A crucial moment for Biodiversity
The 2024 UN Biodiversity Conference (COP16), held in Colombia, represented a critical move forward in the UN’s global efforts to mitigate and reverse biodiversity loss.
The clock is ticking…but there’s still much work to be done
Of course, the work will not stop after these three days of discussion and negotiation, and there is still much to decide on during the intersessional meetings of the Convention’s subsidiary bodies, one of which will meet in October this year. However, a couple of key issues emerged that require further discussion in the upcoming months.
Firstly, ProVeg welcomes Bolivia’s emphatic position, expressed by its negotiator Juan Carlos Alurralde Tejada, that the negotiations had failed to take into account “all the animals, plants, and woods who don’t have a voice”. If nature could express its concerns, he argued, it would stress the urgency for real action: biodiversity loss is continuing to accelerate at an unprecedented rate and there is no time for procrastination, given the urgency of the planetary crisis we are facing. We need to have a clear and effective plan for how to protect biodiversity, including all the planet’s plants, animals, and ecosystems – and this plan needs to bridge the gaps and enhance collective efforts between the world’s different regions and countries.
Secondly, now that the roadmap on how to close the global biodiversity finance gap has been established – by agreeing on the need to improve financial flows from public finance, private and philanthropic funds, multilateral development banks, and blended finance – it is clear that the amount of capital needed to protect the planet’s biodiversity and achieve the Global Biodiversity Framework is much higher than the agreed 200 billions dollars, and is in fact closer to 700 billion dollars.
In order to generate the funds needed annually for the framework, the countries need to consider the full potential of resource mobilization, and make use of all possible tools and mechanisms.
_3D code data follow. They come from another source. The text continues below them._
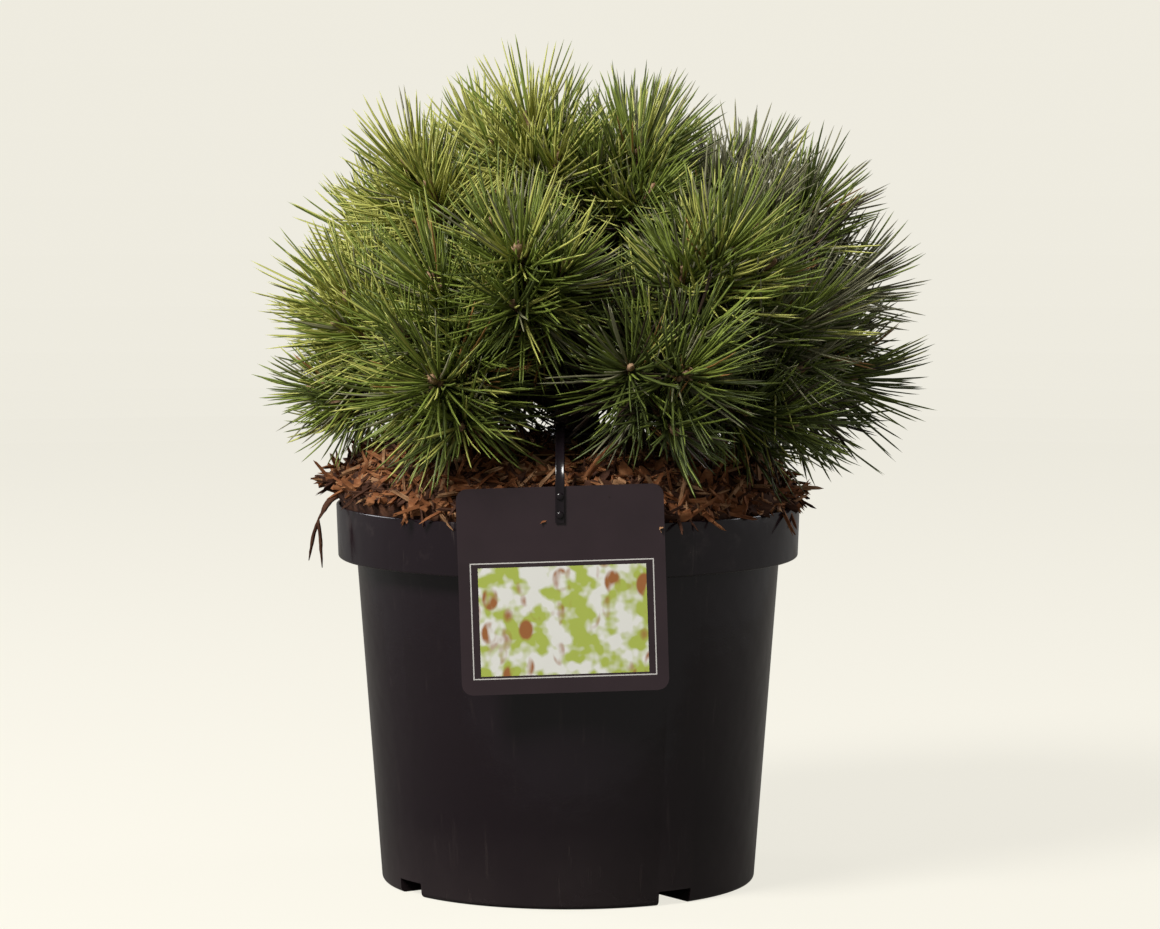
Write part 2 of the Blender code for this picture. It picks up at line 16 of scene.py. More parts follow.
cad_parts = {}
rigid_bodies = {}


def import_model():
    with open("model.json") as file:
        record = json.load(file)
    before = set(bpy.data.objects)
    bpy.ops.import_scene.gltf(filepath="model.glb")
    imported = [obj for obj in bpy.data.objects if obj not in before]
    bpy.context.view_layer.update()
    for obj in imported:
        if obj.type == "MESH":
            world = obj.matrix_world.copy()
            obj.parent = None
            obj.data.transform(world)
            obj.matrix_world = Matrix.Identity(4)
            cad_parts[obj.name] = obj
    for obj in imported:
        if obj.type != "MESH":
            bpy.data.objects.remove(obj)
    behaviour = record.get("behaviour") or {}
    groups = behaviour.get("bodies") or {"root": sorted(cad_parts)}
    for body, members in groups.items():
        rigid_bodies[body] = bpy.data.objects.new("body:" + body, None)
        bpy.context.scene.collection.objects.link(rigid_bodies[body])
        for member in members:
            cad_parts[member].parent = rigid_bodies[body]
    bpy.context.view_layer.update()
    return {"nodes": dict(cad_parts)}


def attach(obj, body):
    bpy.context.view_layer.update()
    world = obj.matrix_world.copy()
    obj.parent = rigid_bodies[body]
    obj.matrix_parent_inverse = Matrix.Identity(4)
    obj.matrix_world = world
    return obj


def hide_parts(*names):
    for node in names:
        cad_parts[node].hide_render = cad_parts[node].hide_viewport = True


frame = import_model()

TOUCH_GAP = 0.0003
UP = Vector((0.0, 0.0, 1.0))
GOLDEN_ANGLE = math.pi * (3 - math.sqrt(5))

# Pot
POT_HEIGHT = 0.213
RIM_RADIUS = 0.130
RIM_BAND_HEIGHT = 0.030
RIM_BAND_TAPER = 0.001
RIM_STEP = 0.0115
BASE_RADIUS = 0.105
POT_WALL = 0.0016
POT_SIDES = 160
EDGE_ROUNDING = 0.0007
BAND_ROUNDING = 0.0013
FOOT_ROUNDING = 0.0030
ARC_STEPS = 5
CHANNEL_COUNT = 4
CHANNEL_BEARING = math.radians(-56)
CHANNEL_WIDTH = 0.021
CHANNEL_HEIGHT = 0.008
CHANNEL_START = 0.040
DRAIN_RADIUS = 0.005
DRAIN_REACHES = (0.062, 0.090)

# Mulch: heaped over the rim, highest on the left, where it also spills over the rim
MIX_EDGE_RISE = 0.0015
MIX_HEAP_RISE = 0.027
MIX_HEAP_POWER = 8.0
MIX_LEFT_RISE = 0.014
SOIL_HEIGHT = POT_HEIGHT + MIX_EDGE_RISE + MIX_HEAP_RISE
SEAT_RADIUS = 0.026
SPILL = 0.006
SPILL_BEARING = math.radians(-88)
LUMPS = ((0.0024, 0.022), (0.0018, 0.009), (0.0008, 0.0035))  # height and size of each
HEAP_RINGS = 44
HEAP_SECTORS = 132
HEAP_DEPTH = 0.016
CHIP_DENSITY = 60_000.0
CHIP_SHAPES = 6

# Trunk
TRUNK_TOP = 0.345
TRUNK_LEAN = Vector((-0.012, 0.004))
TRUNK_FOOT = Vector((0.006, 0.003))
TRUNK_FLARE_RADIUS = 0.0185
TRUNK_NECK_RADIUS = 0.0130
TRUNK_TOP_RADIUS = 0.0085
TRUNK_BEND = 1.4
FLARE_HEIGHT = 0.004
FLARE_LOBES = 5
FLARE_LOBE_DEPTH = 0.10

# Limbs and shoots
BOUGH_RADIUS = 0.0058
SIDE_RADIUS = 0.0042
LIMB_END_RADIUS = 0.0033
LIMB_POINTS = 7
LIMB_PULL = 0.42
BOUGH_RISE = math.radians(24)
BOUGH_RISE_SHARE = 0.75
COLLAR_LENGTH = 0.010
COLLAR_SWELL = 0.35
LEAFY_LENGTH = 0.046
SHOOT_END_RADIUS = 0.0021
SIDE_SHOOTS = 3
SIDE_SHOOT_RADIUS = 0.0024
SIDE_REACH = 0.034
INNER_SHOOTS = 2
BARK_SPACING = 0.0012

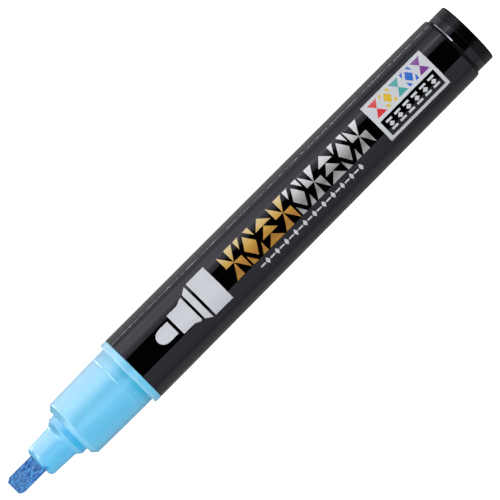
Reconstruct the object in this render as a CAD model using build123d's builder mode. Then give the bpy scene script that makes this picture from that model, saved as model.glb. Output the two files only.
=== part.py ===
"""Fabric marking pen: a valve-action paint marker, uncapped, standing on its tail.

Millimetres. +Z runs along the pen's axis from the tail to the nib, and the origin is the centre
of the tail's flat end face. -Y is the side that the nib's bevel and the printed face look to.
"""

import os

from build123d import *

# ---------------------------------------------------------------- driving dimensions
# Stations along the axis, from the tail (0) to the nib's tip.
BAND_TOP = 2.3  # the tail plug's visible band ends here
NECK_TOP = 4.6  # the barrel steps out from its tail neck here
BARREL_TOP = 96.4  # the barrel's mouth, closed by the collar's flange
FLANGE_TOP = 98.05
LAND_TOP = 100.8  # end of the parallel land that a cap grips
COLLAR_TOP = 114.5
RIM_TOP = 115.9  # flared rim at the nose's base
CONE_BASE = 116.9
NOSE_TOP = 123.6
NIB_TOP = 130.8

# Outside radii.
TAIL_R = 7.22
BARREL_REAR_R = 7.69
BARREL_FRONT_R = 7.95
FLANGE_R = 8.02
LAND_R = 7.08
COLLAR_REAR_R = 7.07
COLLAR_FRONT_R = 6.93
RIM_R = 4.8
CONE_REAR_R = 3.94
CONE_FRONT_R = 3.62

# Fits and walls.
SLIP = 0.02  # radial gap of an assembled press fit
RUN = 0.05  # radial gap of a running fit, and the gap between faces that touch in use
BARREL_BORE_R = 6.95
NECK_BORE_R = 6.3
COLLAR_BORE_R = 5.5
NOSE_SEAT_R = 4.0
HOUSING_BORE_R = 3.42

# Nib.
NIB_W = 4.4  # square section
NIB_ROUND = 0.6
NIB_REAR = 109.2
NIB_GAP = 0.15  # gap a side in the nose's square hole
BEVEL_RISE = 4.1  # how far the bevel runs along the axis
EDGE_LAND = 0.2  # flat left along the writing edge
CORNER_X, CORNER_Z = 0.6, 1.05  # chamfered corners of the writing edge

# Valve.
PRESS_TRAVEL = 2.0
SEAT_BOTTOM = 102.0
SEAT_TOP = 103.6
SEAT_HOLE_R = 1.5
SEAT_CONE = 0.6  # height and width of the seat's 45 degree cone
STEM_R = 1.1
POPPET_R = 2.5
POPPET_BOTTOM = 100.2
HOUSING_BOTTOM = 82.0
RETAINER_H = 1.5
SPRING_MEAN_R = 2.0
SPRING_WIRE_R = 0.22
SPRING_PITCH = 1.65

# Film.
FILM_T = 0.06
FILM_BOTTOM = 5.3
FILM_TOP = BARREL_TOP - 0.15
GLUE = 0.01
SEAM_ANGLE = -31.0  # direction of the lap seam in the XY plane, from +X
SEAM_W_DEG = 8.0

BALL_R = 2.8
PLUG_FLOOR = 1.6  # inside floor, at the middle of its dish


def barrel_radius(z):
    """Outside radius of the bare barrel, which tapers evenly towards the tail."""
    share = (z - NECK_TOP) / (BARREL_TOP - NECK_TOP)
    return BARREL_REAR_R + (BARREL_FRONT_R - BARREL_REAR_R) * share


def write(piece, name):
    """Labels a finished piece and writes it as one STEP file."""
    piece.label = name
    export_step(piece, f"parts/{name}.step")


os.makedirs("parts", exist_ok=True)

# ---------------------------------------------------------------- tail plug
PLUG_CUP_R = 5.3
PLUG_TOP = 7.6
DISH_H = 1.0
RECESS_R, RECESS_H = 4.6, 0.4
EDGE_R = 0.35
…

As restated in the final agreement, the additional 500 billion dollars a year could come from repurposing all the subsidies that are directly or indirectly harmful to the environment, including incentives that drive land-use change and are often associated with animal agriculture.
We are happy that France and the EU group raised this topic, and we call on other countries in the Global North to further discuss this path of action in terms of concrete measures. As such, it is vital that the harmful financial flows that lead to land-use change (by supporting the meat and dairy industry) be redirected.
The need to focus on food systems is increasingly evident
Addressing the adverse impact on nature of the current food system, which is largely reliant on animal-based product consumption in developed and some developing countries, would unlock huge benefits: in addition to ensuring that biodiversity is protected and thriving, it would also support food security in countries where hunger and malnutrition are still a priority issue, by enhancing the resilience of regional food systems.
There is a growing recognition across the different international policy processes and discourse of the potential of food systems to help tackle all three planetary crisis (climate change, pollution, and biodiversity loss). At ProVeg, we are committed to supporting and accelerating these critical discussions during the upcoming events, including the Bonn Climate Change Conference, the 2nd UN Food System Summit Stocktake, and COP30, and we hope that the topic will also be increasingly addressed in discussions about biodiversity conservation. Echoing the words of Bolivias’ Juan Carlos Tejada, the stakes are truly planetary, and the time to act is now.